Casual dealings like these would seem to make the area ripe for robberies. It is hard to say how much is stolen per year--$1.1 million worth of diamonds was reported taken during the first 2 1/2 months of 1979--because the dealers shy away from police. Says Lieut. Edward O'Connor, commander of the Manhattan robbery squad and a former detective in the diamond district: "It's a very clandestine business. Very few people will cooperate or tell you anything."
Justice is something the community prefers to handle itself. Disputes are arbitrated by a panel of the Diamond Dealers Club composed of three or more men whose logic has been sharpened by intense study of the Talmud, the volumes of Jewish law. The decisions of these scholars, who act like the Jewish religious courts that existed in Europe hundreds of years ago, are law to those in the diamond trade.
One growing problem on the street is that the traditional codes revered by the Hasidim are not as deeply ingrained in what they refer to as the street's "new element." There has been an influx of younger, Middle Eastern Jews into the trade. Says one oldtime cutter: "They are aggressive, irresponsible, not steeped in tradition." Broker Pinchos Jaroslawicz, 25, made the mistake of trusting one of these new diamond workers, a young Israeli named Shlomo Tal. Jaroslawicz took along his pouch of diamonds one day in September 1977, when he went to call on Tal. The young Israeli and an accomplice were found guilty of murdering and robbing the broker and stuffing his body, wrapped in plastic, into a wooden box in Tal's office.

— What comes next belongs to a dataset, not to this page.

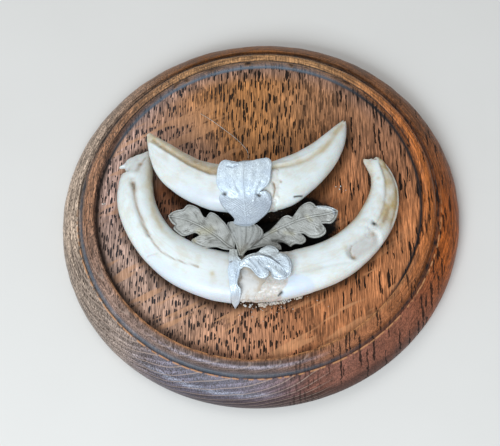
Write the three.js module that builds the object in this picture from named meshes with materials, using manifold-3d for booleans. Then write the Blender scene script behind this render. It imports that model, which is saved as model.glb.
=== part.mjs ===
// A boar tusk trophy: the two long lower tusks and the two short upper tusks of a wild boar,
// held on a round turned oak plaque by a sprig of cast pewter oak leaves.
// Millimetres, +Z up. The plaque lies on its back: the origin is the middle of its back face,
// +Y points from the lower tusks to the upper ones, and +Z comes out of the face.

import * as THREE from 'three';
import { mergeVertices } from 'three/addons/utils/BufferGeometryUtils.js';
import Module from 'manifold-3d';

const wasm = await Module();
wasm.setup();

// ---------------------------------------------------------------- driving dimensions

const GAP = 0.3; // clearance kept between pieces that touch

const PLAQUE_RADIUS = 100;
const PLAQUE_TURNS = 72; // facets round the plaque
const PLAQUE_CURVE_STEPS = 5; // facets along each moulded curve
const BACK_RADIUS = 98.6; // the flat back, inside its rounded edge
const BACK_EDGE_Z = 3; // where the rounded back edge meets the rim
const FLOOR_Z = 15.5; // the sunk middle that the tusks lie in
const FLOOR_RADIUS = 79.4;
const RIM_PULLS = [[100.1, 8.2], [96.6, 12.6]]; // the rim's curve is drawn towards these
const RIM_ARRIS = [90.0, 16.3]; // top of the rim, beside the quirk
const QUIRK_Z = 15.2; // floor of the narrow groove between the mouldings
const QUIRK_OUTER_RADIUS = 89.5;
const QUIRK_INNER_RADIUS = 88.0;
const BEAD_PULLS = [[87.2, 18.8], [85.2, 20.8]];
const BEAD_ARRIS = [81.4, 19.3]; // inner edge of the raised ring
const COVE_RADIUS = 81.0; // foot of the cove under that edge

const TUSK_STEPS_PER_STATION = 2;
const TUSK_SIDES = 14;
const TUSK_SIDE_POWER = 0.8; // under 1 gives the section fuller corners
const TUSK_TOP_POWER = 0.95;
const LOWER_BASE_POWER = 0.6; // the side of a lower tusk that lies on the oak is flattened
const UPPER_BASE_POWER = 0.95;
const LOWER_TUSK_BASE_Z = FLOOR_Z + GAP;

// Middle line of each tusk, root first: [x, y, width, thickness]. A lower tusk lies on the
// oak, so its height follows from its thickness.
const LOWER_LEFT = [
  [-11.2, -41.4, 25.0, 13.5],
  [-18.5, -40.2, 24.6, 13.4],
  [-28.2, -36.9, 23.4, 13.0],
  [-37.9, -31.6, 22.2, 12.6],
  [-47.5, -23.5, 20.0, 12.0],
  [-54.9, -12.8, 19.2, 11.4],
  [-59.5, -1.3, 18.9, 10.6],
  [-60.6, 9.0, 17.5, 9.6],
  [-59.9, 17.5, 15.0, 8.0],
  [-59.6, 26.4, 10.6, 5.6],
];
const LOWER_RIGHT = [
  [-7.6, -42.6, 23.0, 13.5],
  [2.6, -41.8, 24.0, 13.5],
  [14.2, -40.7, 23.4, 13.3],
  [25.6, -37.9, 22.0, 12.8],
  [36.9, -33.4, 21.0, 12.2],
  [46.4, -26.6, 19.6, 11.6],
  [54.8, -17.4, 18.2, 10.8],
  [60.2, -7.1, 16.8, 9.8],
  [62.5, 2.5, 14.2, 8.6],
  [61.9, 11.2, 11.4, 7.4],
  [59.4, 18.4, 8.6, 5.8],
  [57.8, 22.0, 5.6, 4.0],
];

// The upper tusks stand clear of the oak on their bed: [x, y, z, width, thickness].
const UPPER_LEFT = [
  [-5.0, 4.0, 26.0, 26.4, 15.0],
  [-17.3, 4.8, 26.0, 24.8, 15.0],
  [-25.2, 7.0, 26.0, 22.8, 14.2],
  [-33.6, 10.9, 26.4, 20.8, 12.6],
  [-41.2, 16.8, 27.0, 18.4, 10.8],
  [-47.0, 23.9, 27.8, 13.4, 8.4],
  [-51.3, 30.0, 28.4, 7.0, 5.6],
  [-53.9, 34.4, 28.8, 2.0, 2.2],
];
const UPPER_RIGHT = [
  [6.5, 4.6, 26.0, 25.6, 15.0],
  [12.0, 6.1, 26.0, 25.2, 14.8],
  [18.6, 9.9, 25.6, 23.0, 14.0],
  [25.9, 15.3, 25.0, 19.8, 12.6],
  [33.4, 23.0, 24.2, 16.0, 10.8],
  [38.9, 31.3, 23.2, 11.4, 8.6],
  [42.3, 38.1, 22.4, 6.0, 5.4],
  [44.2, 42.2, 22.0, 1.8, 2.2],
];

// The root of the right lower tusk is broken off along a slant, and plaster makes it whole.
const ROOT_BREAK = { x: 5.4, y: -44.8, turn: -38, size: 60 }; // turn in degrees about Z
const PLASTER_SHRINK = 0.6; // how far the plaster stands back from the tusk's own surface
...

Despite the problems, the street is resisting change, reluctant to move away from dealing in nods and trust and credit. On a sunny spring day, small groups of Hasidim, shaded by their wide-brimmed hats, stand on the sidewalk in front of the delis, speaking Yiddish, holding diamonds up for study and striking deals. Antwerp must have had similar scenes in 1608, when there were 104 Jewish diamond cutters in the city. On 47th Street, the old ways are still the best. They always have been in the diamond business.